**Material to process:**
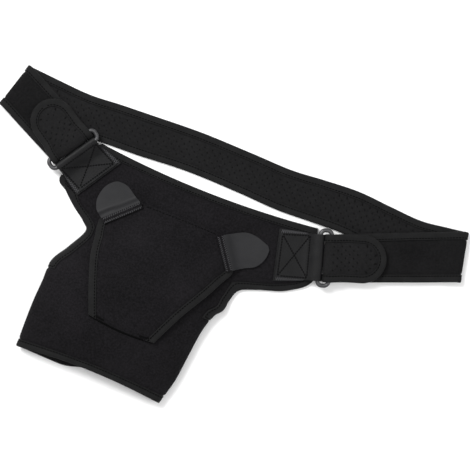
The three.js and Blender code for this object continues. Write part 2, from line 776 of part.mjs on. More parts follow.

---

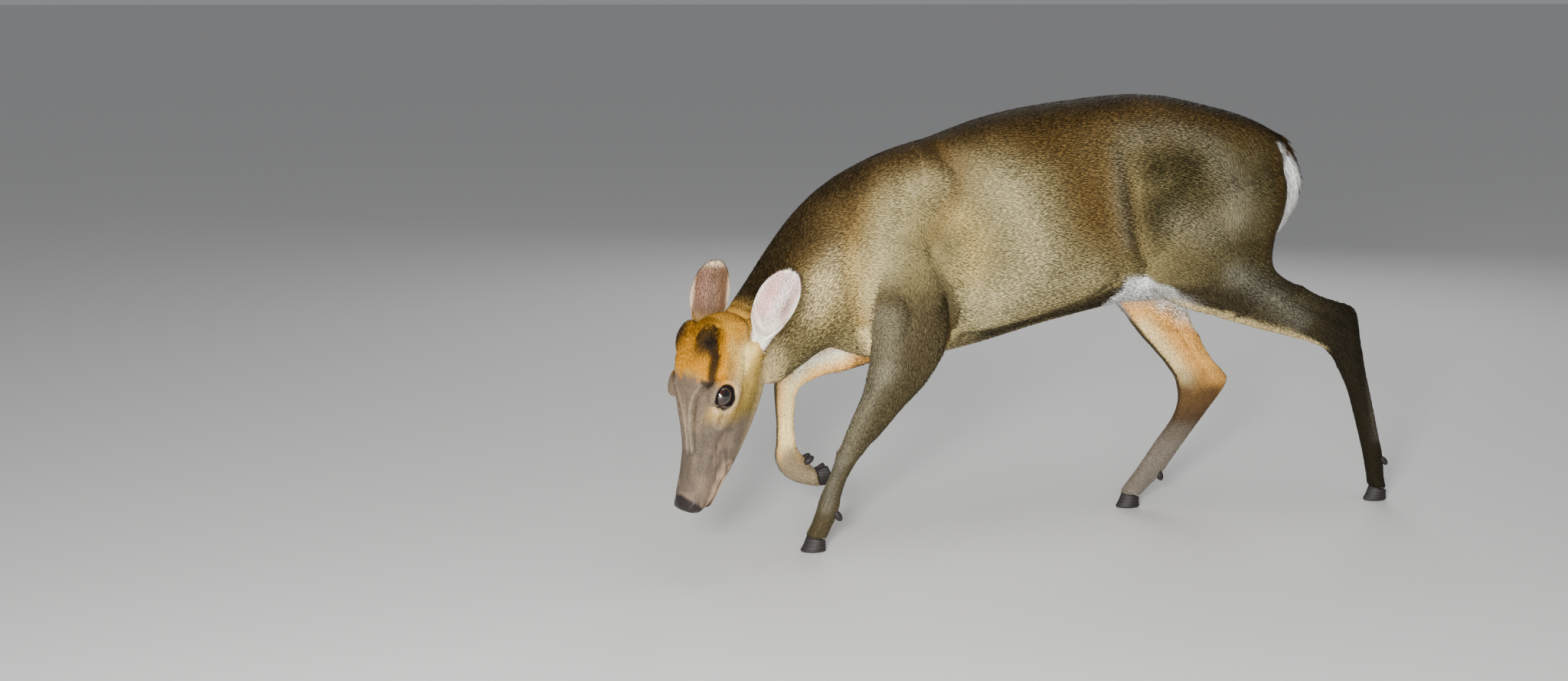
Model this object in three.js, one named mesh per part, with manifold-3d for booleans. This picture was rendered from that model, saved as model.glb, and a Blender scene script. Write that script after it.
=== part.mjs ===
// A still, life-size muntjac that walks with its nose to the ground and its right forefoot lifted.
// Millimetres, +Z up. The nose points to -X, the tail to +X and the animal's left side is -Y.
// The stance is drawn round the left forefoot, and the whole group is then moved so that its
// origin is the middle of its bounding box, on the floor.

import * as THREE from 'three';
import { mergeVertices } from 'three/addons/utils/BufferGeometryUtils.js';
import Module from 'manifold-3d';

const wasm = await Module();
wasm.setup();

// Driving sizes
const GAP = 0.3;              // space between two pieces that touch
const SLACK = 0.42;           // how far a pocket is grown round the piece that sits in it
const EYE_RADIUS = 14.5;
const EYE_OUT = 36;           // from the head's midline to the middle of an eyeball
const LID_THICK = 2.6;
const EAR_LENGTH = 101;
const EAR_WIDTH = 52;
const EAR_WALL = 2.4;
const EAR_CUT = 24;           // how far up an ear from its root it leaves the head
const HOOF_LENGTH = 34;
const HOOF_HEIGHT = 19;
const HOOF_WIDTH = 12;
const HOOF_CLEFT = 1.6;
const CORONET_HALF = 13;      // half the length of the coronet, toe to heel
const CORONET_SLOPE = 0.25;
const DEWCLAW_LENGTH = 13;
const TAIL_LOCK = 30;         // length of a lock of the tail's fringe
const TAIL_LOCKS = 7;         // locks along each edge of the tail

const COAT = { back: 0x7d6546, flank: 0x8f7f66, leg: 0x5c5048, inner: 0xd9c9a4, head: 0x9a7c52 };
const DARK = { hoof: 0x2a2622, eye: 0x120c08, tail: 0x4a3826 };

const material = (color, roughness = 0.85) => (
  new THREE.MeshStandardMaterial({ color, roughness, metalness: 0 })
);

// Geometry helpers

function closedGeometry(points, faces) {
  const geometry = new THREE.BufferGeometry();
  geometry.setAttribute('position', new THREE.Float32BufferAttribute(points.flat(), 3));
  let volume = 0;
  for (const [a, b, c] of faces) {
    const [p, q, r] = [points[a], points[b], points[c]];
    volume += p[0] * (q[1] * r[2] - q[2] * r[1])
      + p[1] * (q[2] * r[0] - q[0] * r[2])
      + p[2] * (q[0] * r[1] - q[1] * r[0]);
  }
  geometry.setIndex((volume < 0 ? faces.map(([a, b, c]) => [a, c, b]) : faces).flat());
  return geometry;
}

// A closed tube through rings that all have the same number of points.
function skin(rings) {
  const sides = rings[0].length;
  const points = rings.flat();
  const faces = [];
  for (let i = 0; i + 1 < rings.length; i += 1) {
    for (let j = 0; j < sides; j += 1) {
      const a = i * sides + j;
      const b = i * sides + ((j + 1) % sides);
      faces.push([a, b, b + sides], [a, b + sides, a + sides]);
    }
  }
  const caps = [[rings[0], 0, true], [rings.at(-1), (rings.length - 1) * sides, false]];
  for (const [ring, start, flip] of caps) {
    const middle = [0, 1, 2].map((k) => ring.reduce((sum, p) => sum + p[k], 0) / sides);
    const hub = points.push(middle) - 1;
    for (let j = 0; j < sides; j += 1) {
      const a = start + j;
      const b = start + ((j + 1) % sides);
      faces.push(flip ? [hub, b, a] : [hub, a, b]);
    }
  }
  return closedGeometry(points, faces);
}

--

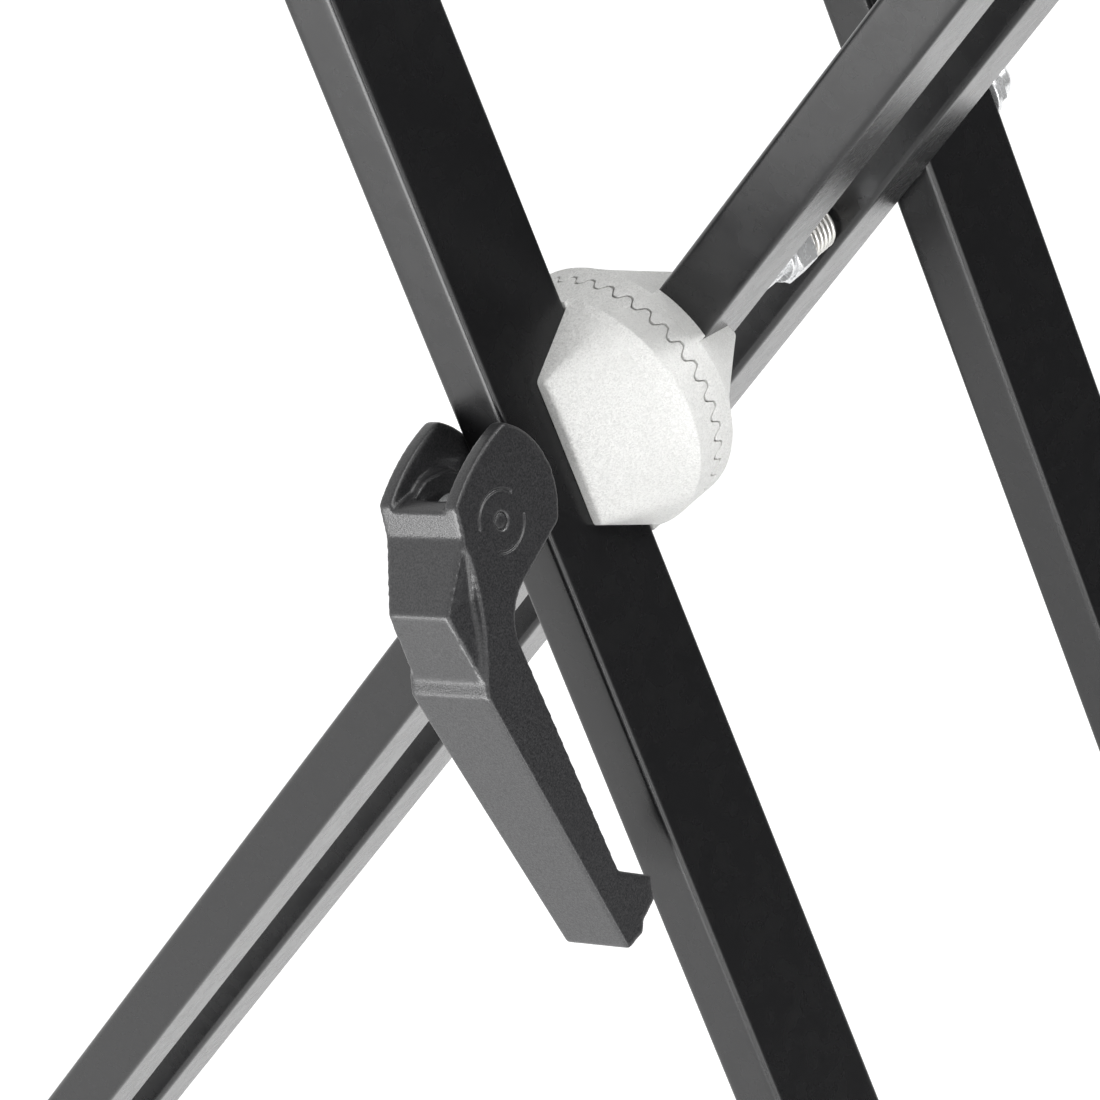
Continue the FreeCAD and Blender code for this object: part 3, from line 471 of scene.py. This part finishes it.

**Aim of the task:** Gather from the records above every line containing the string "with".

**Final result:**
Model this object in three.js, one named mesh per part, with manifold-3d for booleans. This picture was rendered from that model, saved as model.glb, and a Blender scene script. Write that script after it.
// A still, life-size muntjac that walks with its nose to the ground and its right forefoot lifted.